The question reminded Jenkins about MIT’s seal, which displays a man with a book and a man with an anvil, supposedly illustrating MIT’s motto, mens et manus, or mind and hand. However, Jenkins recalled that although both men are on the seal together, they are not facing each other. With CMS, Jenkins said, the goal was try to get these two men talking to each other. Working with Professor William Uricchio, Jenkins said that the original vision for CMS was to recognize the value of working with your hands and to bring this emphasis on production into conversation with historical and theoretical perspectives on media change. While part of this impetus was governed by the question of preparing students for jobs in industry, Jenkins contends that the vision was also much broader than that. By creating humanities-oriented research labs and situating them within the MIT context, Jenkins said that CMS attempted to create thought leaders who are able to think about media critically and then make interventions in the real world.

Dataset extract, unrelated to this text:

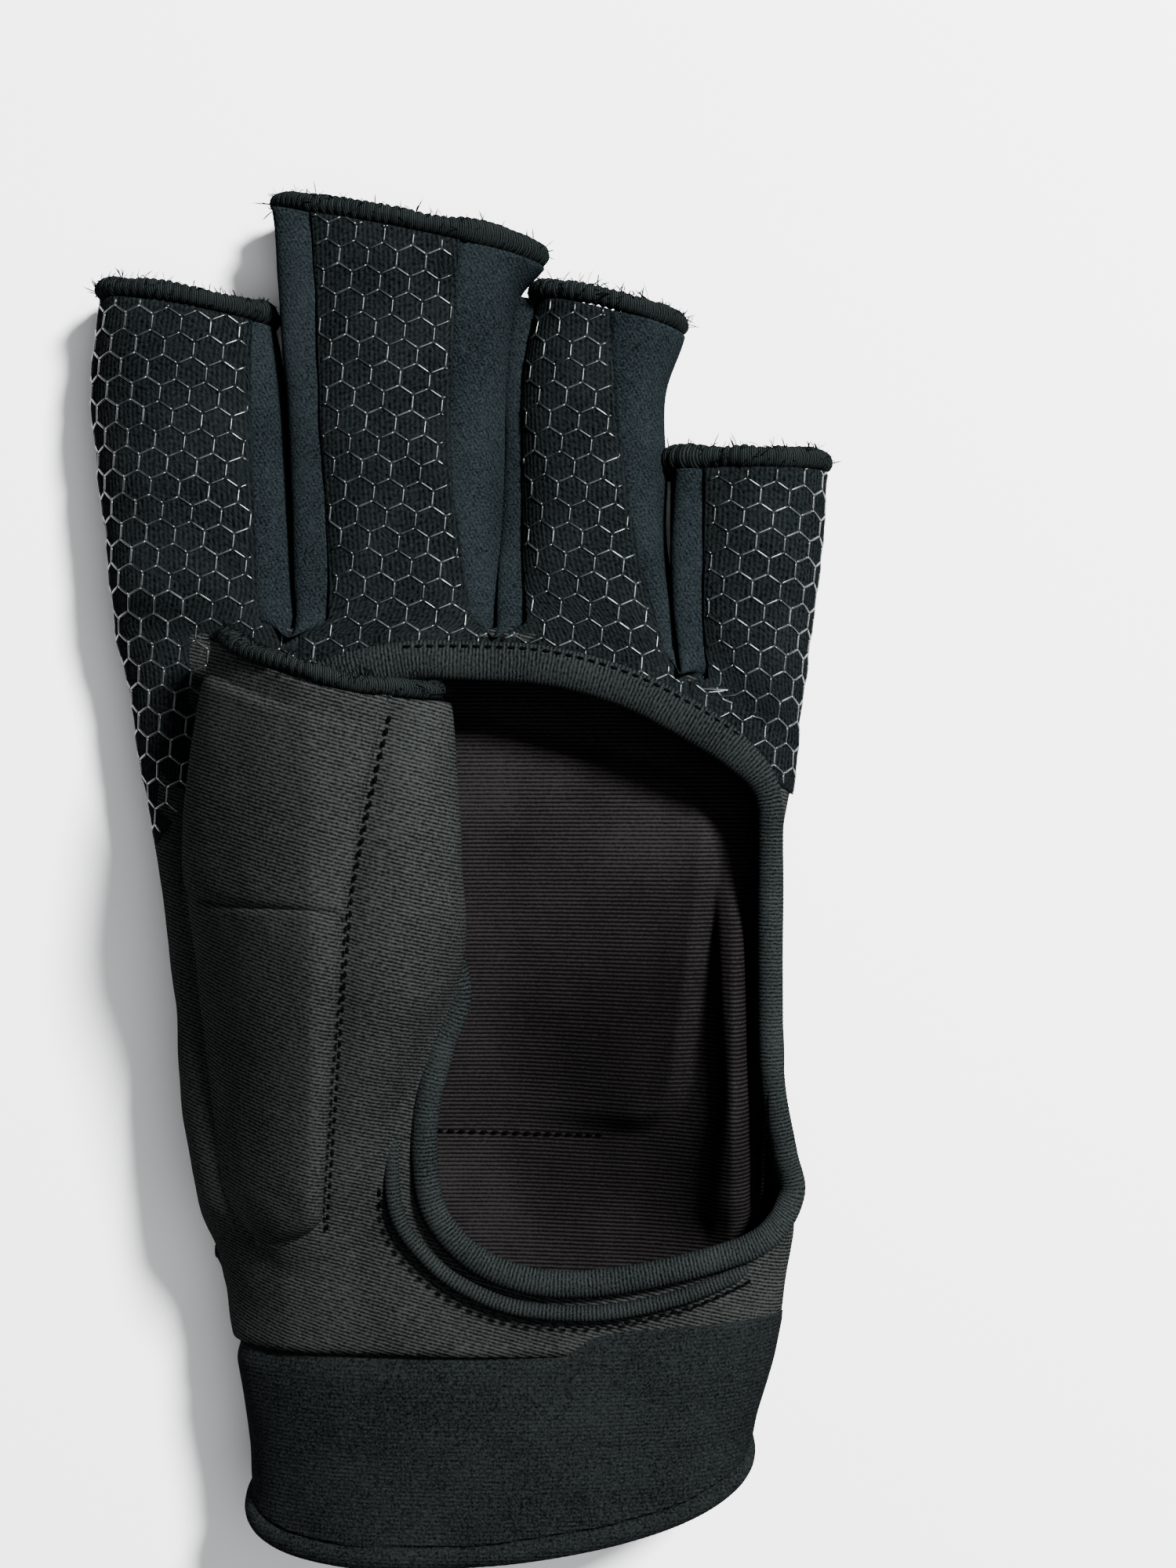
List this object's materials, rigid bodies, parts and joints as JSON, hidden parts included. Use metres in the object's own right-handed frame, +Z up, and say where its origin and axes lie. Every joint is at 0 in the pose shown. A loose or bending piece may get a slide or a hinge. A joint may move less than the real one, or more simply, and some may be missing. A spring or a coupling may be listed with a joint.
{
  "type": "field hockey glove",
  "caption": "Left-hand field hockey glove with an open palm, half fingers, a half thumb folded over the palm, foam-backed knit and overlocked edges.",
  "frame": {"origin": "centre of the bounding box's base, on the surface the glove's back lies on", "axes": "+X towards the little finger's side, +Y along the fingers, +Z up out of the palm"},
  "size_m": [0.1113, 0.2028, 0.0495],
  "materials": {
    "padded_knit": "matt black brushed knit over thin foam",
    "lining_knit": "black knit with fine cross ribs and a faint sheen",
    "printed_knit": "black stretch knit with a raised grey-silver net of hexagons",
    "side_knit": "bluish black stretch knit, matt",
    "binding_knit": "ribbed black knit rolled over an edge",
    "overlock_thread": "dense wraps of fuzzy black thread"
  },
  "bodies": {
    "root": {"hand_back": "padded_knit", "palm_and_thumb": "padded_knit", "back_pad": "lining_knit", "thumb_pad_upper": "padded_knit", "thumb_pad_lower": "padded_knit", "palm_binding": "binding_knit", "palm_binding_welt": "binding_knit", "wristband": "padded_knit", "wrist_hem": "binding_knit", "thumb_hem": "overlock_thread", "index_front": "printed_knit", "index_back": "side_knit", "index_hem": "overlock_thread", "middle_front": "printed_knit", "middle_back": "side_knit", "middle_hem": "overlock_thread", "ring_front": "printed_knit", "ring_back": "side_knit", "ring_hem": "overlock_thread", "little_front": "printed_knit", "little_back": "side_knit", "little_hem": "overlock_thread", "side_strip_index_middle": "side_knit", "side_strip_middle_ring": "side_knit", "side_strip_ring_little": "side_knit"}
  },
  "joints": []
}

Rogelio Alejandro Lopez, graduate alumnus of Comparative Media Studies, had a question about the relationship of humanists to the public sector. While the night’s conversation has been dominated by the relationship between humanists and the media industry, Lopez wondered if Jenkins had any thoughts on how students trained in media studies can go into non-profits, activist groups, etc.?

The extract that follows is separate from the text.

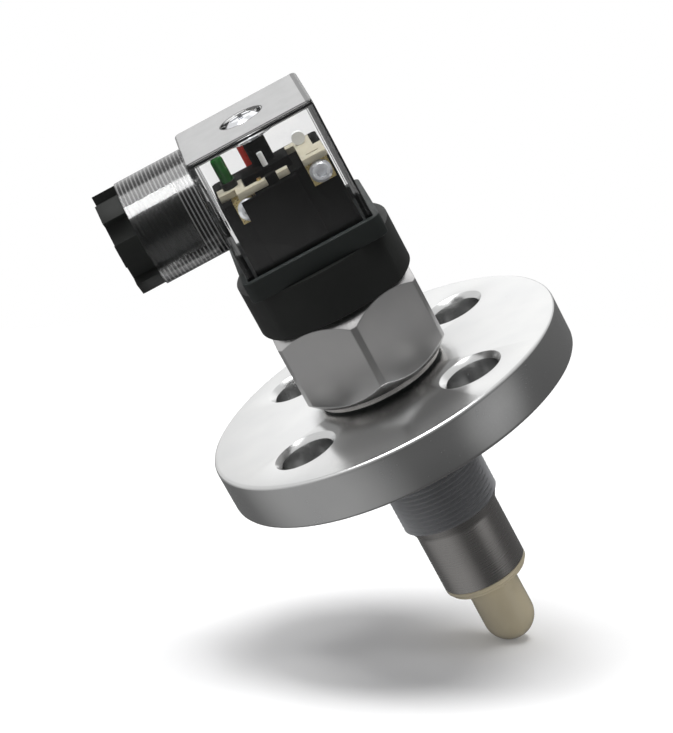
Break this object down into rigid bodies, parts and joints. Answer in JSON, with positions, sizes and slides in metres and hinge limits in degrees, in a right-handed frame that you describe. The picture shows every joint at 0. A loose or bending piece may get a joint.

Jenkins acknowledged that there has been much less discussion of this dynamic, adding that CMS’ focus has been thinking about the relationship between humanists and the media industry. However, Jenkins also contended that CMS alumni have a long tradition of working in public sector positions, from art curatorships to educational reform groups to policy think tanks. He also underlined that CMS has partnered with many public sector organizations like the Knight Foundation and the MacArthur Foundation. In doing so, Jenkins said he hoped CMS would create a fluidity of conversations across the boundaries of industry, academia, and the public domain.